In conclusione, quello della stampa non è affatto un settore "assistito", ma un settore il cui tasso d'imposta è più basso. Secondo l'Autrice, invece di parlare di stampa assistita è più corretto dire che i giornali godono di un regime fiscale più vantaggioso rispetto ad altre categorie economiche.  

Nel terzo e ultimo capitolo l'Autrice esamina la possibilità di creare una nuova forma di società editrice adatta al mondo dell'informazione. I due corni del dilemma sono: da un lato emerge sempre di più la convinzione che i media d'informazione rappresentino un bene pubblico (= è giusto venir loro in aiuto, anche con sovvenzioni); ma è altrettanto vero che le società editoriali sono pur sempre imprese che stanno sul mercato: perché dovrebbero beneficiare di un trattamento diverso dalle altre imprese commerciali? (p. 96).
Un'interessante alternativa alle società per azioni sono le fondazioni. I vantaggi della fondazione sono essenzialmente due: a) per legge devono reinvestire gli utili; b) non ci sono azionisti, ma donatori (essi non posseggono il capitale sociale). 

Ecco dunque il modello associativo presentato dall'Autrice: un modello ibrido tra società di capitali e onlus. La base di partenza è la società non profit: i beni e le attività donati non tornano più indietro e gli utili vengono interamente reinvestiti nel progetto (proprio come le fondazioni).

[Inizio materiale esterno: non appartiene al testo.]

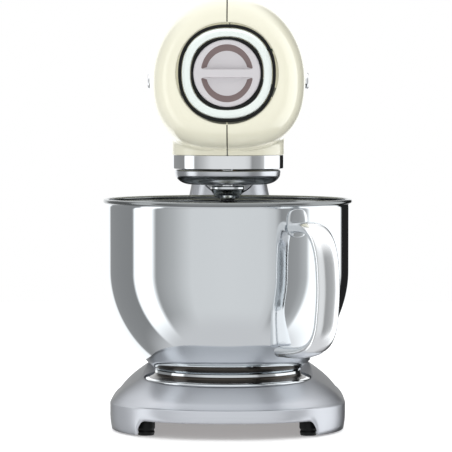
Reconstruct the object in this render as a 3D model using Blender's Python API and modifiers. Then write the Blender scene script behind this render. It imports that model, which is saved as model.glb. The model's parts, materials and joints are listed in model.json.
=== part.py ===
"""Tilt-head stand mixer: cast base and column, steel bowl, two-shell head with a worm-driven
planetary beater drive, a front power outlet, a speed lever and a tilt release.

All sizes are metres. Inside the script the bowl's axis is X = Y = 0 and the floor is Z = 0, with
the front of the mixer towards -Y. The last step centres the whole assembly on its footprint.
"""
import math

import bmesh
import bpy
import numpy as np
from mathutils import Matrix, Vector

GAP = 0.0003             # clearance between pieces that touch
RUN = 0.0010             # clearance between pieces that move past each other

# Driving sizes that other pieces are placed from
BOWL_RADIUS = 0.1056
HINGE_Y = BOWL_RADIUS + 0.0974        # the tilt hinge stands this far behind the bowl's axis
WELL_RADIUS = 0.0730                  # recess in the base for the bowl's foot

# Base casting
BASE_HALF_WIDTH = 0.1023
BASE_FRONT = 0.1040
BASE_REAR = HINGE_Y + 0.0780
BASE_CREASE_Z = 0.0253
BASE_TOP_Z = 0.0483      # top face beside the bowl's axis
BASE_TOP_HALF = WELL_RADIUS + 0.0015   # half-width and front reach of the top face
BASE_TILT = 0.0875       # fall of the top face towards the front
BASE_WALL = 0.0045
ARCH_HALF_WIDTH = BASE_HALF_WIDTH - 0.0248
ARCH_HEIGHT = 0.0125
FOOT_RADIUS = 0.0110
FOOT_HEIGHT = 0.0130
FOOT_X = BASE_HALF_WIDTH - 0.0363
FOOT_FRONT_Y = -0.0580
FOOT_REAR_X = FOOT_X - 0.0100
FOOT_REAR_Y = HINGE_Y + 0.0170

# Column casting
COLUMN_FOOT_HALF = BASE_TOP_HALF + 0.0025
COLUMN_TOP_HALF = 0.0310
COLUMN_TOP_Z = 0.2360
COLUMN_FRONT_FOOT_Y = HINGE_Y - 0.1080
COLUMN_FRONT_TOP_Y = HINGE_Y - 0.0770
COLUMN_REAR_FOOT_Y = HINGE_Y + 0.0620
COLUMN_REAR_TOP_Y = HINGE_Y + 0.0260
COLUMN_WALL = 0.0060
SADDLE_RADIUS = COLUMN_TOP_HALF - 0.0020
SADDLE_AXIS_Z = 0.2276
GLAND_RADIUS = 0.0060
GLAND_Z = 0.0580

# Tilt hinge
HINGE_Z = 0.2620
KNUCKLE_RADIUS = 0.0290
PIN_RADIUS = 0.0060
CHEEK_THICKNESS = 0.0040
CHASSIS_FLOOR = 0.0025

# Tilt latch, drawn withdrawn to just clear of its keeper
LATCH_Z = 0.2140
KEEPER_Y = HINGE_Y - 0.0350        # rear face of the keeper plate
BOLT_RADIUS = 0.0040
KNOB_RADIUS = 0.0085
KNOB_POCKET_Y = HINGE_Y + 0.0130
KNOB_END_Y = HINGE_Y + 0.0370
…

Di diverso rispetto alle fondazioni vi è che coloro che versano il capitale ottengono dei diritti di natura “politica”, vale a dire dei diritti di voto (p. 106). Scopo di questo modello è fornire diritti di voto anche ai dipendenti e ai piccoli donatori (= i lettori). Il modello si caratterizza quindi per la sua affidabilità (le donazioni sono irrevocabili) e lo scopo sociale dell'impresa (invece dell'arricchimento puro e semplice, caratteristica di tutte le imprese commerciali).